Minimum pricing will penalise everyone without solving the problems
HAS minimum unit pricing suffered an identity crisis since it was first proposed over ten years ago?
If the measure has public support I reckon that was largely achieved on the basis that it was designed to target high-strength products sold at “pocket money prices” and have little or no effect on responsible drinkers.
Yet, when the unsuccessful assault on the Scottish Government’s flagship legislation was heard in the Supreme Court last July, it seemed to me that the explanations offered by the Lord Advocate were, frankly, baffling when the challenger’s QC suggested that the aim of minimum pricing seemed to be a moveable feast.
So, what categories of drinkers are in the frame?
Harmful drinkers… hazardous drinkers… even those who drink responsibly?
Researchers at the University of Sheffield – who predicted the effects of minimum pricing by “modelling” – have suggested that “moderate drinkers” (those drinking within the 14 units per week guideline) “would see very little impact on their spending”.
Professor Petra Meier, director of the Sheffield Alcohol Research Group, was quite explicit: “Our study finds no evidence to support the concerns highlighted by [Westminster] government and the alcohol industry that minimum unit pricing would penalise responsible drinkers on low incomes.
“Instead, minimum unit pricing is a policy that is targeted at those who consume large quantities of cheap alcohol.”
But the actual figures punted by the academics don’t stack up.

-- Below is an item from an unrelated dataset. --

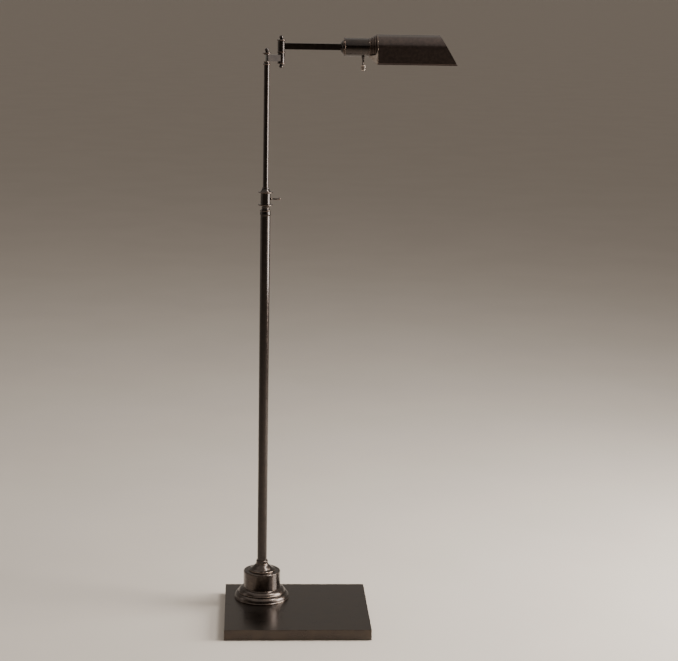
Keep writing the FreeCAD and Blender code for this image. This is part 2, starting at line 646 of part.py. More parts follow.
def housing_parts():
    """The socket housing with its end ring, the band and the stepped gallery that holds the shade."""
    back_bore = S.nipple_radius + S.pivot_fit
    turned("housing_ring", [
        (S.cone_radius - 4, 0), (S.ring_radius - 0.5, 0, 0.15), (S.ring_radius, 0.5),
        (S.ring_radius, S.ring_thick - 0.5, 0.15), (S.ring_radius - 0.5, S.ring_thick),
        (S.cone_radius - 4, S.ring_thick),
    ], on_axis(S.housing_start), ALONG_X)
    start = S.housing_start
    long = S.housing_end - start
    inner = S.housing_radius - S.housing_wall
    housing = turned("socket_housing", [
        (back_bore, 0), (S.cone_radius - 4, 0), (S.cone_radius - 4, S.ring_thick),
        (S.housing_radius, S.ring_thick), (S.housing_radius, long), (inner, long), (inner, 3.2),
        (back_bore, 3.2),
    ], on_axis(start), ALONG_X)
    stem_hole = sketch_on(housing, "YZ_Plane")
    circle(stem_hole, 3.2, (0, S.switch_at - start))
    pocket(housing, stem_hole, 30, reverse=True)
    turned("housing_band", [
        (inner, 0), (S.band_radius - 0.9, 0), (S.band_radius - 0.9, 0.8), (S.band_radius, 1.1),
        (S.band_radius, S.band_long - 0.3), (S.band_radius - 0.3, S.band_long), (inner, S.band_long),
    ], on_axis(S.housing_end), ALONG_X)
    grow = (S.gallery_radius - S.band_radius) / 3
    third = S.gallery_long / 4
    rim = S.band_radius
    turned("shade_gallery", [
        (rim - 2, 0), (rim, 0), (rim + 0.6, 0.6, 0.3), (rim + grow - 0.5, third - 0.4),
        (rim + grow, third, 0.5), (rim + grow * 2 - 0.6, third * 2 - 0.3),
        (rim + grow * 2, third * 2, 0.5), (rim + grow * 3 - 0.4, third * 3),
        (rim + grow * 3, third * 3 + 0.5), (rim + grow * 3, S.gallery_long),
        (rim + grow * 3 - 1.6, S.gallery_long), (rim + grow * 2 - 1.6, third * 2 + 1),
        (rim + grow - 1.8, third + 1),
    ], on_axis(S.housing_end + S.band_long), ALONG_X)


def u_outline(radius, foot, skin=None):
    """The shade's section as an outline: up one side, over the roof and down the other.

    With a skin it is a closed strip of that thickness with a hem at its foot; without, the full face.
    """
    if skin is None:
        return [(radius * -1, foot), (radius * -1, 0, radius * -1), (radius, 0), (radius, foot)]
    inner = radius - skin
    hem, top = radius + S.hem_proud, foot + S.hem_high
    return [(inner * -1, foot), (hem * -1, foot), (hem * -1, top), (radius * -1, top + 0.6),
            (radius * -1, 0, radius * -1), (radius, 0), (radius, top + 0.6), (hem, top),
            (hem, foot), (inner, foot), (inner, 0, inner), (inner * -1, 0)]


def shade_parts():
    """The shade's shell, its end wall, the skirt below the gallery and the rim bead."""
    foot = S.shade_drop * -1
    body = new_body()
    section = sketch_on(body, "YZ_Plane")
    outline(section, u_outline(S.shade_radius, foot, S.shade_skin))
    extrude(body, section, "Pad", S.shade_foot_long)
    slant = sketch_on(body, "XZ_Plane")
    beyond = S.shade_foot_long + 30
    rise = S.shade_radius + S.shade_drop
    run = S.shade_foot_long - S.shade_top_long
    outline(slant, [(S.shade_foot_long, foot), (S.shade_top_long - run * 0.3, foot + rise * 1.3),
                    (beyond, foot + rise * 1.3), (beyond, foot)])
    pocket(body, slant, 120, both=True)
    finished(body, "shade", on_axis(S.shade_start))
    wall = new_body()
    face = sketch_on(wall, "YZ_Plane")
    outline(face, u_outline(S.shade_radius - S.shade_skin - 0.02, foot))
    extrude(wall, face, "Pad", 1.2)
    mouth = sketch_on(wall, "YZ_Plane")
    circle(mouth, S.bulb_radius + 2.4)
    pocket(wall, mouth, None, reverse=True)
    screw_holes = sketch_on(wall, "YZ_Plane")
    for centre in SCREW_PLACES:
        circle(screw_holes, 1.6, centre)
    pocket(wall, screw_holes, None, reverse=True)
    finished(wall, "shade_end", on_axis(S.shade_start))
    shade_skirt(foot)
    rim = new_body()
    strip = sketch_on(rim, "YZ_Plane")
    outline(strip, u_outline(S.shade_radius + 0.7, foot + S.hem_high + 0.8, 0.64))
    extrude(rim, strip, "Pad", 1.6)
    finished(rim, "shade_rim", on_axis(S.shade_start))


def shade_skirt(foot):
    """The folded skirt that closes the shade's lower back corners, below the round gallery."""
    body = new_body()
    long = S.gallery_long - 0.2
    for kind, skin in (("AdditiveLoft", 0), ("SubtractiveLoft", 1)):
        small = sketch_on(body, "YZ_Plane", long * -1)
        rectangle(small, (skin - 13, skin - 20.6), (13 - skin, -6))
        large = sketch_on(body, "YZ_Plane", -0.1)
        wide = S.shade_radius - skin
        rectangle(large, (wide * -1, foot + skin), (wide, -6))
        loft = body.newObject("PartDesign::" + kind, kind)
        loft.Profile = small
        loft.Sections = [large]
        DOC.recompute()
    room = sketch_on(body, "XZ_Plane")
    gap = 0.6
    outline(room, [(-20, 0), (1, 0), (1, S.gallery_radius + gap), (-4, S.gallery_radius + gap),
                   (long * -1 - 0.2, S.band_radius + 1), (-20, S.band_radius + 1)])
    clear = body.newObject("PartDesign::Groove", "Groove")
    clear.Profile = room
    clear.ReferenceAxis = (room, ["H_Axis"])
    clear.Angle = 360
    finished(body, "shade_skirt", on_axis(S.shade_start))


def gallery_screws():
    """The three screws that hold the shade's end wall to the gallery, as one group."""
    heads = []
    for number, (across, up) in enumerate(SCREW_PLACES):
        shank = DOC.addObject("Part::Cylinder", "Shank%d" % number)
        shank.Radius, shank.Height = 1.5, 4.4
        head = DOC.addObject("Part::Cone", "Head%d" % number)
        head.Radius1, head.Radius2, head.Height = 1.9, 2.9, 1.2
        for item, start in ((shank, -3.2), (head, 1.2)):
            flip = FreeCAD.Rotation(V(0, 1, 0), 90)
            item.Placement = FreeCAD.Placement(V(start, across, up), flip)
        screw = DOC.addObject("Part::Fuse", "Screw%d" % number)
        screw.Base, screw.Tool = shank, head
        heads.append(screw)
    group = DOC.addObject("Part::Compound", "Screws")
    group.Links = heads
    finished(group, "gallery_screws", on_axis(S.shade_start))


# ---- lamp holder, bulb and switch ----------------------------------------------------------------

def light_parts():
    """The porcelain holder with its threaded shell, and a tubular bulb with its screw cap."""
    back = S.housing_start + 14.8
    seat = S.housing_radius - S.housing_wall
    turned("lamp_holder", [
        (2.2, 0), (seat, 0), (seat, 10), (S.holder_radius, 10), (S.holder_radius, 40),
        (S.shell_radius + 0.5, 40), (S.shell_radius + 0.5, 12), (2.2, 12),
    ], on_axis(back), ALONG_X)
    turned("holder_shell", [
        (4, 0), (S.shell_radius + 0.3, 0), (S.shell_radius + 0.3, 30), (S.shell_radius - 0.3, 30),
        (S.shell_radius - 0.3, 0.6), (4, 0.6),
    ], on_axis(back + 12), ALONG_X)
    turned("holder_contact", [(0, 0), (3, 0), (3, 2), (1.8, 3.2, DOME), (0, 3.6)],
           on_axis(back + 12), ALONG_X)
    cap, cap_long, pitch = S.bulb_cap_radius, 26.5, 3.5
    ribs = [(cap, 5.5 + pitch * turn, 0.5) for turn in range(6)]
    turned("bulb_cap", [(0, 0), (4.5, 0, 0.4), (5, 1.4), (cap - 3, 4)] + ribs
           + [(cap, cap_long), (0, cap_long)], on_axis(S.bulb_start - cap_long), ALONG_X)
    bulb, long = S.bulb_radius, S.bulb_long
    turned("bulb_glass", [
        (0, 0), (cap - 0.4, 0), (cap - 0.4, 2, -1), (bulb, 12), (bulb, long - bulb, DOME),
        (0, long), (0, long - 1.2, DOME), (bulb - 1.2, long - bulb),
        (bulb - 1.2, 12, 1), (cap - 1.6, 2), (cap - 1.6, 1.2), (0, 1.2),
    ], on_axis(S.bulb_start + 0.2), ALONG_X)


def switch_parts():
    """The rotary switch: its bush on the housing, the stem and the turning knob."""
    under = S.arm_level - S.housing_radius
    bore, inside = 2.16, 3
    turned("switch_bush", [
        (bore, 0), (2.5, 0, -0.5), (4.6, 6.4), (4.6, 6.9), (2.9, 6.95), (2.9, 9.8), (bore, 9.8),
    ], (S.switch_at, OUTER_Y, under - 7))
    turned("switch_stem", [
        (0, 0), (1.7, 0), (2.1, S.stem_long - 7), (2.1, S.stem_long + inside),
        (0, S.stem_long + inside)], (S.switch_at, OUTER_Y, under - S.stem_long))
    knob = turned("switch_knob", [
        (0, 0), (2.6, 0.7, 0.5), (4.2, 4, 0.3), (S.knob_radius, S.knob_high - 4, 0.9),
        (3.4, S.knob_high - 0.4), (1.7, S.knob_high), (0, S.knob_high),
    ], (S.switch_at, OUTER_Y, under - S.stem_long - S.knob_high))
    for side in (1, -1):
        flat_cut = sketch_on(knob, "XZ_Plane", side * 2.6)
        rectangle(flat_cut, (-8, -1), (8, S.knob_high - 3))
        pocket(knob, flat_cut, 6, reverse=side > 0)


def build_all():
    felt_pad()
    bottom_board()
    base_cover()
    ballast_plate()
    foot_parts()
    base_stud_parts()
    cord_gland()
    supply_lead()
    tube_parts()
    clamp_parts()
    thumb_screw()
    mast_parts()
    link_bar()
    link_parts()
    arm_parts()
    housing_parts()
    shade_parts()
    gallery_screws()
    light_parts()
    switch_parts()


def check_document():
    """Stops if any object failed, or any piece is empty or not a valid solid."""
    for item in DOC.Objects:
        if "Invalid" in item.State or "Error" in item.State:
            raise RuntimeError("%s (%s) failed" % (item.Name, item.Label))
    for piece in PIECES:
        shape = piece.Shape
        if shape.isNull() or not shape.isValid() or not shape.Solids:
            raise RuntimeError("%s has no valid solid" % piece.Label)


build_all()
DOC.recompute()
check_document()
os.makedirs("parts", exist_ok=True)
for piece in PIECES:
    piece.Shape.exportStep("parts/%s.step" % piece.Label)
print("%d pieces written" % len(PIECES))
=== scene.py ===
"""A pharmacy floor lamp in oil rubbed bronze: its turned, folded and drawn pieces and finishes.

Lengths in the profiles are millimetres and become metres when a piece is made. +Z is up, +X runs
from the mast to the shade, and the origin is on the floor under the mast. Every place comes from
the frame.
"""

import json
import logging
import math
from dataclasses import dataclass, field
from enum import Enum
from typing import Any, Iterable, Optional, Sequence, Union

import bmesh
import bpy
from mathutils import Matrix, Vector

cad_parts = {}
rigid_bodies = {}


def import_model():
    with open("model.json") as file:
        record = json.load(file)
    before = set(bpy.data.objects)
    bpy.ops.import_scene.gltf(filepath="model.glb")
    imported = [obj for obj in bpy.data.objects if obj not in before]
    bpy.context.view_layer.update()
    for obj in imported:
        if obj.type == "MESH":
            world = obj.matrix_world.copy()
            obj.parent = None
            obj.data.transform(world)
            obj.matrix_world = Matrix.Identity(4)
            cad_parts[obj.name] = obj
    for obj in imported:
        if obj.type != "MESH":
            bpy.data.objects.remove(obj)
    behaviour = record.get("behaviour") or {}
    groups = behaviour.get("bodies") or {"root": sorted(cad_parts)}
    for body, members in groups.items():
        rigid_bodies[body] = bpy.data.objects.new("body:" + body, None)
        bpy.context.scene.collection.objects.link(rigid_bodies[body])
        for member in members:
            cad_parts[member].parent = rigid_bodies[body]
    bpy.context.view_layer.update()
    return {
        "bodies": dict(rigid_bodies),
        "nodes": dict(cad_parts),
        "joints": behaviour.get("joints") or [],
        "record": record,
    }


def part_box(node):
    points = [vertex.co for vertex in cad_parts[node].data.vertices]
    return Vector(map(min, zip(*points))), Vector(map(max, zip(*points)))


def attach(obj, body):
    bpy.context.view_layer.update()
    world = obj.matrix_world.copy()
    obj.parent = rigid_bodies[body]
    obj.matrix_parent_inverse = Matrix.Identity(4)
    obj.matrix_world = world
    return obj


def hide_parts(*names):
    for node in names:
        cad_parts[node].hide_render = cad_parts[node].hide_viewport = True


log = logging.getLogger("floor_lamp")

MM = 0.001
ROUND_STEPS = 96             # flats round a turned piece
SMALL_STEPS = 48             # flats round a small one
WELD = 0.0005                # millimetres: points closer than this are one
SLIVER = 1e-9                # square millimetres: a smaller face is none
DOME = "dome"                # a bow about a centre on the turning axis
Point = tuple[Any, ...]


class Way(Enum):
    """Which way a turned piece's own axis points in the lamp."""

    UP = "up"
    DOWN = "down"
    ALONG = "along"          # from the mast towards the shade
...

They’ve predicted that “an average moderate drinker” would spend just £2.25 more per year on alcohol.
As a matter of fact, that’s wrong.
Let’s take the case of a cash-strapped pensioner couple.
Every month they buy and drink two bottles of ‘budget’ whisky priced at £11.00 (70cl, 40% ABV). Their weekly consumption is seven units per week each – just half the recommended guideline amount, so well within the bounds of ‘moderate’ or ‘low-risk’ consumption.
We were led to believe that this is not the sort of “harmful” or “hazardous” drinking minimum pricing is supposed to target (although, come to think of it, we’ve since been told that absolutely no level of drinking is safe).
If the minimum unit price is fixed at 50p, the couple’s alcohol spend would rise by £72.00, equating to 27%. At 60p per unit the increase would be £139.20 – a whopping 52%.
And it’s an odds-on bet that if we don’t have the higher price fixed on the May 1 starting date, it will be just round the corner.
What about the effect on those who drink at harmful or hazardous levels? Is it at all realistic that persons in low-income groups suffering from alcohol dependency will become abstinent or reduce their intake to a sensible amount?
If some dirt cheap, high-strength brands have been described as the “crack cocaine” of the alcohol market, it’s a logical consequence that addicts will take other measures to get their “fix”.
I reckon there’s considerable force in the views expressed by Christopher Snowdon writing in The Spectator (November 15, 2017). He’s sceptical about an approach that targets the product rather than the person and reckons that the heaviest drinkers will seek out illicit sources and the poorest of the poor could even turn to methylated spirits and so-called legal highs.
And, thinking of the ‘person’, those living in the most deprived communities are six times more likely to die from alcohol-related harm than those in more prosperous areas.
The stark fact is that they use alcohol as a mechanism to help them cope with miserable life circumstances.
Unless we take radical steps to tackle the causes of addiction and commit more resources to helping those who suffer from alcohol dependency, we will never win the battle against alcohol misuse: on their own, attempts to restrict supply – through pricing or other mechanisms – approach the disease we seek to cure from the wrong end.
Jack Cummins is one of Scotland’s leading licensing lawyers. Every month he writes on licensing law and answers readers’ questions in SLTN.